When demand is dependent on multiple materials, managers use a concept known as materials requirements planning, or MRP, to determine demand for lower level items. MRP is a logical approach to determine the number of parts, components, and material needed to produce each end item. It also provides the time schedule specifying when each of these materials, parts, and components should be ordered or produced.

MRP has grown from planning materials to also planning for other organizational resources needed. BOM can be used in a number of manufacturing environments but does not work well in companies that produce a low number of units annually. From an organization's aggregate plan, the master production plan is developed. The MPS is the time-phased plan specifying how many and when the firm plans to build each specific end item. Further down the MPS process is the MRP, which calculates and schedules all of the raw materials, parts, and supplies needed for production.

Management must specify a time fence, or period of time in which the customer can make changes in their order. Once this time has passed, the order becomes fixed. The MRP uses this fixed plan to create schedules to identify the parts and materials required to produce end items, the exact numbers needed, and the dates when orders for these materials should be released and be received or completed within the production cycle.

Today, computerized inventory systems for MRP control inventory levels, assign operating priorities for items, and plan capacity to load the production system. The goal of MRP is to get the correct materials to the right place at the right time.

The objectives of inventory management under an MRP system are to improve customer service, minimize inventory investment, and maximize production operating efficiency. The MRP interacts with the master production schedule, the bills of material file, and the inventory records file. Product demand data for MRP systems comes from two sources -- from customers who have placed firm orders and from forecasted or anticipated demand.

The bill of materials (BOM) file contains the complete product description listing the materials, parts, and components as well as the sequences in which the product is created. MRP outputs can take a variety of forms and can be classified as primary and secondary output reports. Capacity constraints can be determined using capacity requirements planning. An MRP program with a capacity requirement planning module allows rescheduling to level capacity through either backward or forward scheduling. The master schedule will level the load so requirements for work centers remain within the available capacity.

MRP II has expanded the role of MRP to include planning for staffing, facilities, and tools. Called manufacturing resource planning, it can plan and monitor all the resources of a manufacturing firm including manufacturing, marketing, finance, and engineering within a closed-loop system.

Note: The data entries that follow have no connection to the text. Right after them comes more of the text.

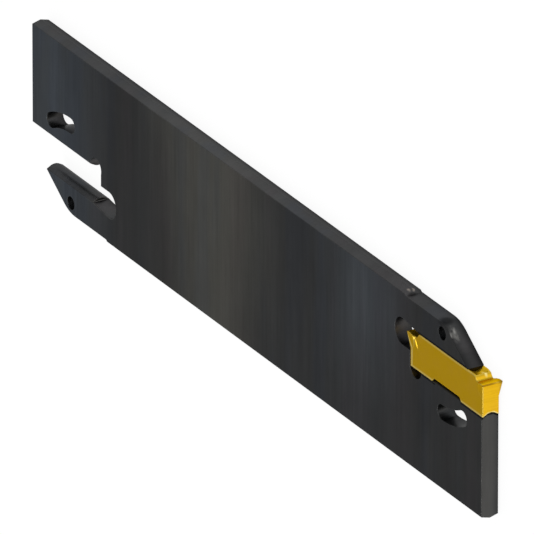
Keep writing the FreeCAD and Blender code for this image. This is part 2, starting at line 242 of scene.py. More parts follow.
class Nodes:
    """Adds shader nodes to one node tree. An input is a number, a colour or another node's socket."""

    def __init__(self, tree):
        self.tree = tree
        tree.nodes.clear()

    def set(self, socket, value):
        """Link or set one input."""
        if isinstance(value, bpy.types.NodeSocket):
            self.tree.links.new(value, socket)
        else:
            socket.default_value = value

    def add(self, kind, inputs=None, **settings):
        """Add a node with its settings, then its inputs by name or number."""
        node = self.tree.nodes.new(kind)
        for name, value in settings.items():
            setattr(node, name, value)
        for name, value in (inputs or {}).items():
            self.set(node.inputs[name], value)
        return node

    def math(self, operation, *values):
        """One math operation."""
        return self.add("ShaderNodeMath", dict(enumerate(values)), operation=operation).outputs[0]

    def chain(self, operation, values):
        """One math operation over all values in turn."""
        total = values[0]
        for value in values[1:]:
            total = self.math(operation, total, value)
        return total

    def product(self, *values):
        """All values multiplied."""
        return self.chain("MULTIPLY", values)

    def greatest(self, *values):
        """The greatest of the values."""
        return self.chain("MAXIMUM", values)

    def weighted(self, first, first_weight, second, second_weight):
        """The sum of two values, each times its weight."""
        return self.math("ADD", self.product(first, first_weight), self.product(second, second_weight))

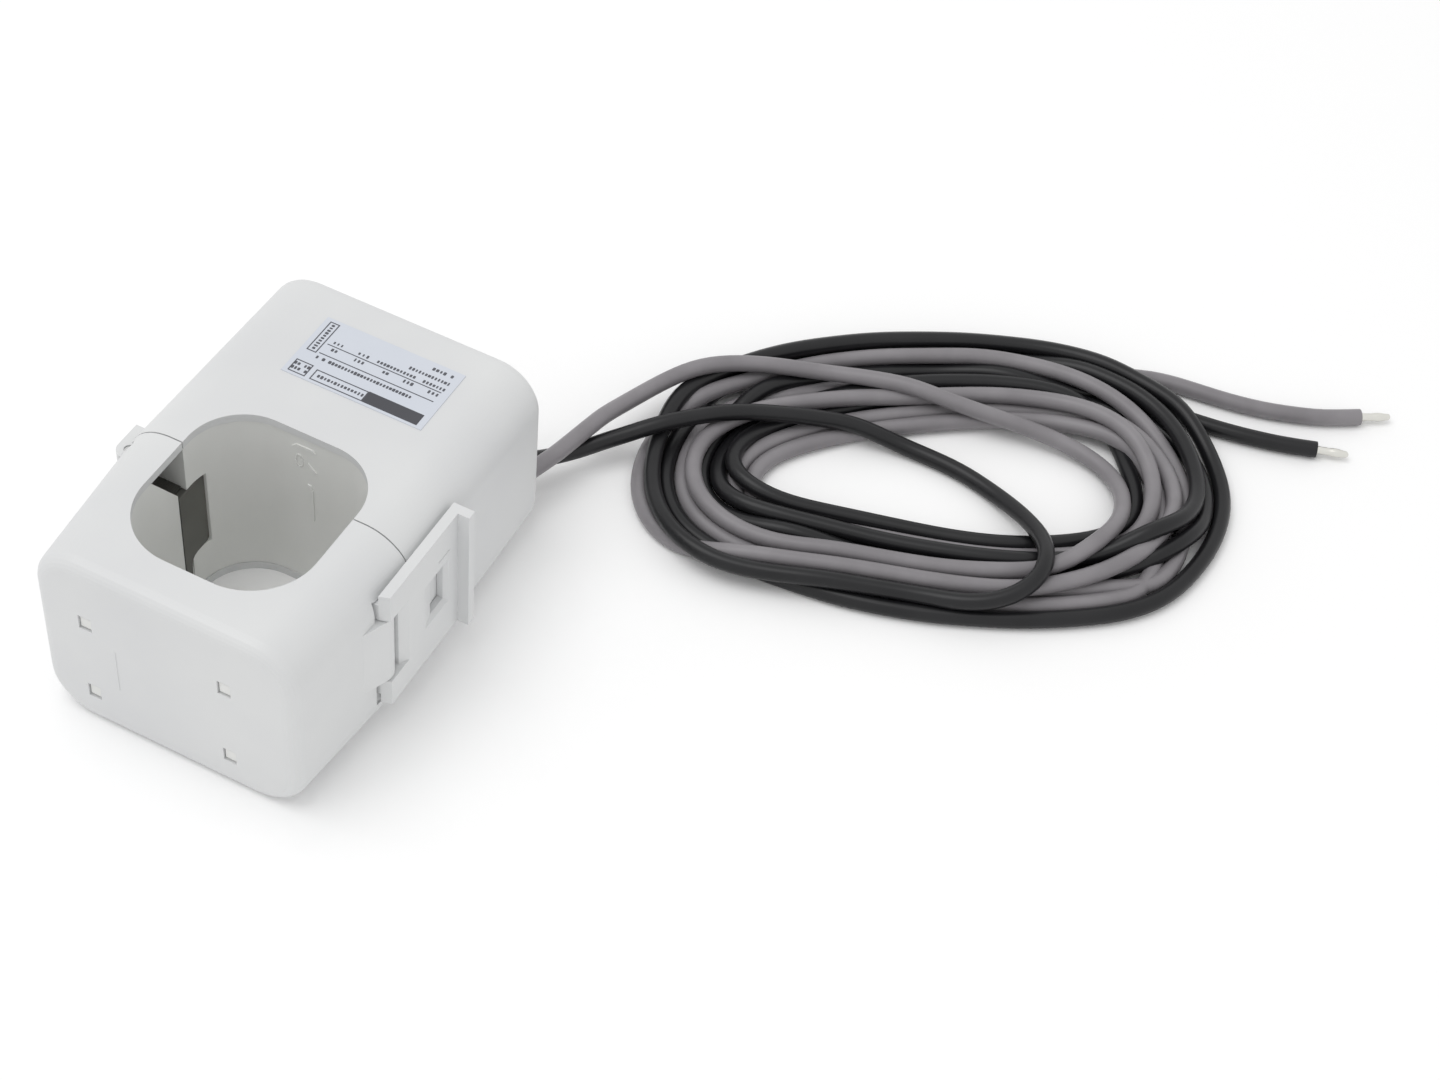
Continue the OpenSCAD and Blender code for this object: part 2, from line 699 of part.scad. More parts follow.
// An eight-sided tube along the route: one ring of corners at each point.
module tube(points, r) {
    sides = 8;
    rings = [for (i = [0 : len(points) - 1])
        let (t = along(points, i), u = cross([0, 0, 1], t) / norm(cross([0, 0, 1], t)), v = cross(t, u))
        for (k = [0 : sides - 1]) points[i] + r * (cos(45 * k) * u + sin(45 * k) * v)];
    n = len(points);
    skin = [for (i = [0 : n - 2], k = [0 : sides - 1])
        let (a = i * sides + k, b = i * sides + (k + 1) % sides) [a, a + sides, b + sides, b]];
    polyhedron(rings, concat([[for (k = [0 : sides - 1]) k]],
        skin, [[for (k = [sides - 1 : -1 : 0]) (n - 1) * sides + k]]), convexity = 6);
}

module grey_lead() {
    color(lead_grey) tube(grey_route, lead_r);
}

module black_lead() {
    color(lead_black) tube(black_route, lead_r);
}

module grey_lead_end() {
    color(lead_grey) tube(grey_end_route, lead_r);
}

module black_lead_end() {
    color(lead_black) tube(black_end_route, lead_r);
}

module oval(size) {
    rounded_rect(size[0], size[1], size[2], $fn = 72);
}

module lead_coil() {
    color(lead_black) translate([coil_centre[0], coil_centre[1], 0]) rotate(coil_turn)
        linear_extrude(coil_h) difference() {
            oval(coil_outer);
            oval(coil_inner);
        }
}

// The bare strands at the end of a lead, running on in its own direction.
module tip(route) {
    last = len(route) - 1;
    t = along(route, last);
    translate(route[last]) rotate([0, acos(t[2]), atan2(t[1], t[0])]) {
        cylinder(r = lead_r * 0.5, h = tip_l * 0.4);
        translate([0, 0, tip_l * 0.4]) cylinder(r1 = lead_r * 0.5, r2 = lead_r * 0.6, h = tip_l * 0.2);
        translate([0, 0, tip_l * 0.6]) cylinder(r1 = lead_r * 0.6, r2 = lead_r * 0.35, h = tip_l * 0.4);
    }
}

module grey_tip() {
    color(tin) tip(grey_end_route);
}

module black_tip() {
    color(tin) tip(black_end_route);
}

placed() body_case();
placed() body_insert();
placed() body_core();
placed() bobbin();
placed() secondary_winding();
placed() winding_tape();
placed() winding_tails();
placed() terminal_board();
placed() solder_posts();
placed() lead_grommet();
placed() grey_inner_lead();
placed() black_inner_lead();
placed() label();
placed() hinge_pin();
placed() jaw_case();
placed() jaw_insert();
placed() jaw_core();
placed() core_pad();
placed() latch_clip();
placed() latch_pin();
placed() grey_lead();
placed() black_lead();
placed() lead_coil();
placed() grey_lead_end();
placed() black_lead_end();
placed() grey_tip();
placed() black_tip();
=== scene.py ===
import bpy
import bmesh
import json
import math
import numpy as np
from mathutils import Matrix, Vector


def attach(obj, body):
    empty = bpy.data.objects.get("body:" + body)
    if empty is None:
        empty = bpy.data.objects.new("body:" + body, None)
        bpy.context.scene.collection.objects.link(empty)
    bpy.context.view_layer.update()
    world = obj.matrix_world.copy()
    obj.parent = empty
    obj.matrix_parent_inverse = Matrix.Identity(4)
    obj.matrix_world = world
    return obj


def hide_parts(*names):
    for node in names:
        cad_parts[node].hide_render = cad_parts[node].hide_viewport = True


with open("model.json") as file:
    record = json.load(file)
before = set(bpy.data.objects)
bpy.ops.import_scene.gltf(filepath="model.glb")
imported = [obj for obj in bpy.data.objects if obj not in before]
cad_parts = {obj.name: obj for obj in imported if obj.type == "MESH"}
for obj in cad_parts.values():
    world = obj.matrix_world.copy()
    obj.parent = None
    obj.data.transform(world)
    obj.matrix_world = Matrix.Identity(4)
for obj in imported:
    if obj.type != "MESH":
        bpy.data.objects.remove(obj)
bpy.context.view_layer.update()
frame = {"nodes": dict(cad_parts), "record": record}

mounts = {m["name"]: m for m in frame["record"]["mounts"]}
windowAxis = Vector((*mounts["cable_window"]["pos_m"][:2], 0.0))
millimetre = 0.001


def place(x, y, z=0.0):  # millimetres from the window's axis and the base, to the frame in metres
    return windowAxis + Vector((x, y, z)) * millimetre


def addObject(name, data):
    thing = bpy.data.objects.new(name, data)
    bpy.context.scene.collection.objects.link(thing)
    return thing


def meshObject(name, bm, *materials):  # a finished piece, with its place in its mesh
    mesh = bpy.data.meshes.new(name)
    bm.to_mesh(mesh)
    bm.free()
    for material in materials:
        mesh.materials.append(material)
    return addObject(name, mesh)


# camera: angles in degrees, distances in millimetres from the window's axis, clip distances in metres
cameraSetup = {"azimuth": 21.951, "elevation": 48.467, "roll": 6.675, "distance": 515.747,
               "right": -86.687, "up": 21.471, "lens": 68.35, "sensor": 36.0, "near": 0.01, "far": 20}


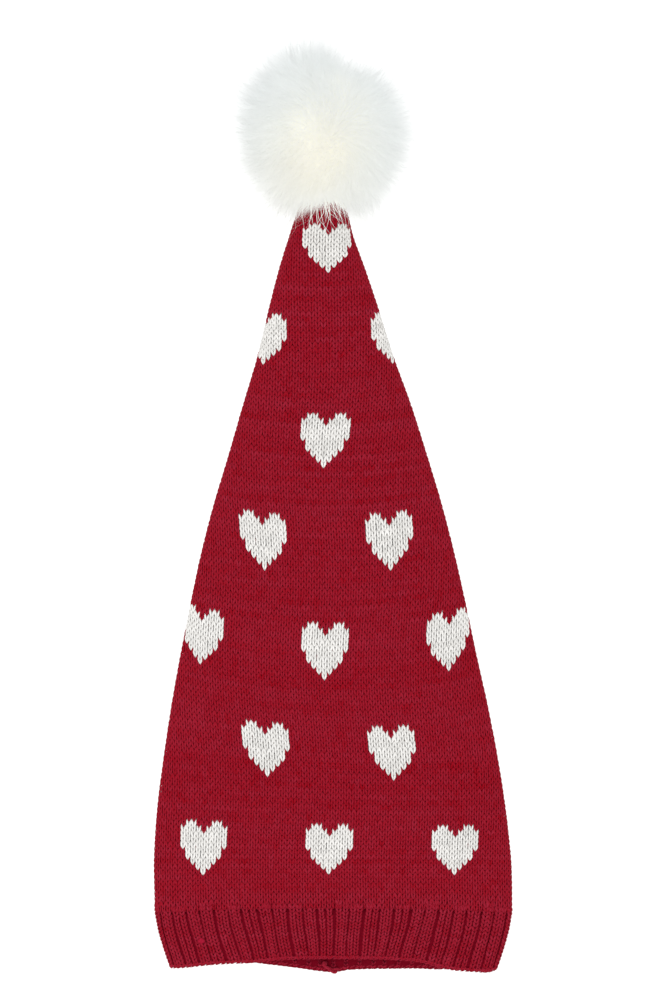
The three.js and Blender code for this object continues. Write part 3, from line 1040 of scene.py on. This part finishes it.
class HAT_OT_crown(bpy.types.Operator):
    """Knits the crown: its cloth, its red stitches on both layers and its white hearts"""

    bl_idname = "hat.crown"
    bl_label = "Crown"

    def execute(self, context):
        sizes = context.scene.hat_sizes
        layers = ready(context.scene)
        random = np.random.default_rng(SEEDS["crown"])
        span = (0.2 * MM, sizes.crown_length - 4 * MM)
        wall = sizes.crown_wall - 0.6 * MM
        tube_shape = {"closed": True, "sunk": CLOTH_SUNK}
        cloth = fabric_tube("crown_cloth", layers, *CROWN_CLOTH, span, CLOTH_SEAT, wall, **tube_shape)
        # The crown's cloth, with painted light that lifts the shade in its openings
        dress(cloth, made["ground"], "red_yarn", "crown")
        hearts, pads = [], []
        for side, name in ((FRONT, "crown_stitches_front"), (BACK, "crown_stitches_back")):
            layer = layers[side]
            template = stitch_template(plain=side == BACK)
            columns, rows, heart = stitch_places(layer)
            tone = stitch_tone(rows, CROWN_STREAKS, random)
            low = (rows < HALF_WAY) | (side == BACK)  # the back's red stitches are one piece
            for part, chosen in (("_low", ~heart & low), ("_high", ~heart & ~low), ("", heart)):
                count = chosen.sum()
                if count == 0:
                    continue
                spot = crown_spot(layer, columns[chosen], rows[chosen])
                tones = np.repeat(tone[chosen], len(template[0]))
                lot = (*knit(layer, template, count, spot, random), tones)
                if part:
                    knitted(lot, name + part, "red", "red_yarn", "crown")
                else:
                    hearts.append(lot)
                    pads.append(knit(layer, pad_template(), count, spot, random))
        knitted(joined(hearts), "crown_hearts", "white", "red_yarn", "crown")
        # Grey pads behind the hearts' openings, as painted shade
        painted_shade_backs = mesh_of_triangles("crown_heart_backs_painted_shade", *joined(pads))
        dress(painted_shade_backs, made["white_ground_shade"], "red_yarn", "crown")
        return {"FINISHED"}


class HAT_OT_cuff(bpy.types.Operator):
    """Knits the ribbed cuff: its cloth, two columns of stitches on each rib, a column in each
    groove's back, and the cast-on edge"""

    bl_idname = "hat.cuff"
    bl_label = "Rib cuff"

    def execute(self, context):
        sizes = context.scene.hat_sizes
        layers = ready(context.scene)
        random = np.random.default_rng(SEEDS["cuff"])
        span = (0.8 * MM - sizes.cuff_length, -0.1 * MM)
        wall = sizes.cuff_wall - 1.0 * MM
        cloth = fabric_tube("cuff_cloth", layers, *CUFF_CLOTH, span, CLOTH_SEAT, wall)
        # The cuff's cloth shows in the grooves with painted shade
        dress(cloth, made["rib_ground_shade"], "rib_yarn", "rib_cuff")
        outside, inside = [], []
        for layer in layers.values():
            outside.append(rib_stitches(layer, RIB_COLUMNS, False, random))
            inside.append(rib_stitches(layer, GROOVE_COLUMNS, True, random))
            outside.append(edge_stitches(layer, random))
        knitted(joined(outside), "cuff_stitches", "rib", "rib_yarn", "rib_cuff")
        # The inside's stitches carry painted shade, darker further in from the edge
        knitted(joined(inside), "cuff_stitches_inside", "inside", "rib_yarn", "rib_cuff")
        bm = bmesh.new()
        bmesh.ops.create_icosphere(bm, subdivisions=3, radius=FLUFF_RADIUS)
        ground, _ = layers[FRONT].look_up(np.array([FLUFF_ACROSS]), np.array([FLUFF_HEIGHT]))
        for vert in bm.verts:
            x, y, z = vert.co
            rough = 1 + 0.22 * math.sin(2600 * x + 1) * math.sin(3100 * y + 2)
            vert.co = Vector(ground[0]) + Vector((x, 0.85 * y, 0.45 * z)) * rough
        fluff = object_of("cuff_fluff", bm)
        mark(fluff.data, "tone", np.zeros(len(fluff.data.vertices)))
        dress(fluff, made["fluff"], "rib_yarn")
        return {"FINISHED"}


def rib_stitches(layer, columns, inward, random):
    """The stitches on a layer's ribs, or inward those at its grooves' backs, and their tones."""
    sizes = layer.sizes
    row_pitch = sizes.cuff_length / CUFF_ROWS
    first = 0 if layer.side == FRONT else RIB_COUNT // 2
    phase = np.add.outer(np.arange(first, first + RIB_COUNT // 2), columns).ravel()
    phase, row = np.meshgrid(phase, np.arange(CUFF_ROWS + 2), indexing="ij")
    phase, row = phase.ravel(), row.ravel()
    low = row * row_pitch - sizes.cuff_length + 0.3 * MM
    # The last stitch of a rib has its foot a little below the rib's top
    last = rib_top(rib_share(layer.side, np.floor(phase) + 0.5)) - 1.5 * MM
    kept = low < (-2 * MM if inward else np.maximum(last, -2 * MM))
    share, row, low = rib_share(layer.side, phase)[kept], row[kept], low[kept]
    seat = INNER_SEAT if inward else YARN_SEAT
    if not inward:
        seat = seat - RIB_RAISED * smoothstep(row, CUFF_ROWS - 2, CUFF_ROWS)[:, None]
    spot = strip_spot(layer, share, low, row_pitch, RIB_COLUMN_WIDTH / (RIB_COUNT / 2))
    template = stitch_template(plain=inward)
    points, triangles = knit(layer, template, len(low), spot, random, seat, inward)
    tone = stitch_tone(row, RIB_STREAKS, random)
    if inward:
        # Painted shade: the inside darkens row by row from the edge
        tone = tone + np.array(INNER_TONES)[np.minimum(row, len(INNER_TONES) - 1)]
    return points, triangles, np.repeat(tone, len(template[0]))


def slanted(shape, length, thick, slant):
    """Short slanted lengths of yarn: how far points lie along them, aside of them and out of them."""
    along = (shape[None, :, 1] - STITCH_MIDDLE) * length
    aside = (shape[None, :, 0] - ARM_MIDDLE) * thick / ARM_MIDDLE + slant * along
    return along, aside, shape[None, :, 2] * thick / ARM_MIDDLE


def edge_stitches(layer, random):
    """The cast-on edge: a twisted cord of slanted lengths of yarn round the mouth, and over it a row
    of small stitches that closes the ribs' lower ends."""
    shape, faces = arm_template(ARM, 4)
    mouth = -layer.sizes.cuff_length
    half = layer.half_at(mouth)
    parts = []
    for count, rise, seat, slant, thick in EDGE_ROWS:
        along, aside, out = slanted(shape, 2 * half / count * 0.95, thick * MM, slant)
        share = (np.arange(count) + 0.5) / count * 2 - 1
        across = share[:, None] * half + along
        height = mouth + rise * MM + aside + random.normal(0, 0.1 * MM, (count, 1))
        points = layer.place(across, height, out - seat * MM + 0 * across)
        parts.append(repeated(points, faces, turned=layer.side == FRONT))
    points, triangles = joined(parts)
    return points, triangles, np.full(len(points), EDGE_TONE)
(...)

MRP and JIT each have many benefits. Although JIT is best suited to repetitive manufacturing, MRP is used in everything from custom job shops to assembly line production. The term flow manufacturing is now being used by many software vendors to describe new software modules that combine MRP and JIT logic. Over time, experts predict that e-business will force manufacturers to abandon the MRP or work order business model, a model that depends on accurate forecasts. While MRP applications have many uses, few service organizations have developed or implemented MRP believing it is just a manufacturing tool.